Essa lembrança me veio à mente com muita força nesse verão de 2025, quando o ALICE IN CHAINS se apresentou no último show do BLACK SABBATH em julho passado. Já fui a muitos eventos na minha vida, mas nenhum que irradiasse um senso de amor e comunidade tão incrível quanto esse. Vi mais olhos marejados em jaquetas de couro do que jamais imaginei! E foi Sharon quem deu o tom e a direção para aquele dia incrível.
Jornalista: Mas a sua abordagem é tão diferente da dela. Eu nunca sequer ouvi você levantar a voz.
Silver: Bem, eu não tenho o tipo de perfil que ela ou mesmo Michele têm, então, o lema pra mim sempre foi andar mansa, mas carregando um porrete. E ironicamente, quem eu acabo tendo como parceiros de gerenciamento do ALICE IN CHAINS senão a Velvet Hammer Management?

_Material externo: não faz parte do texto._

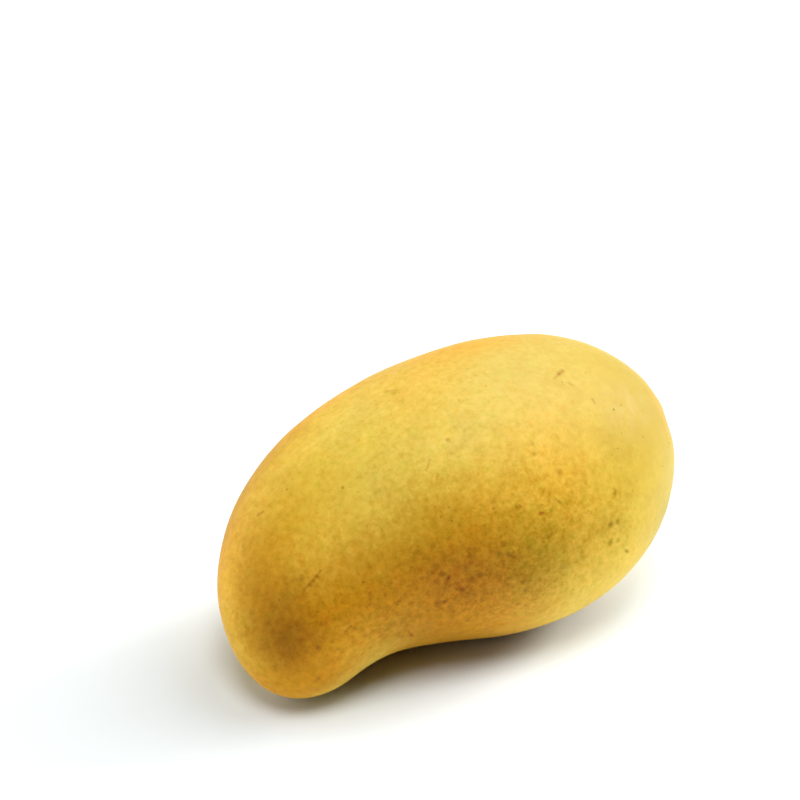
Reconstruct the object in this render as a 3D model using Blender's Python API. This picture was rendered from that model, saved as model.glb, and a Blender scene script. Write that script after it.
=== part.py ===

Mas eu lutarei pelo meu cliente, e há pessoas que sofreram minha ira por irem contra a essência do que uma banda representa. Estou pensando em um pobre executivo de uma grande gravadora do SCREAMING TREES, quando ele começou a falar de forma um tanto condescendente sobre quantos discos eles conseguiriam vender e como a ideia da banda de lançar em vinil, embora pitoresca, não iria acontecer — aliás, ele estava dizendo isso na frente do vocalista da banda deles, Mark Lanegan. Foi tão inapropriado e eu me senti tão protetora, que ele precisava aprender uma lição. Ele não entendia, da perspectiva de uma grande gravadora, de onde bandas como o SCREAMING TREES vieram. Então, para resumir, no final das contas eles conseguiram lançar em vinil.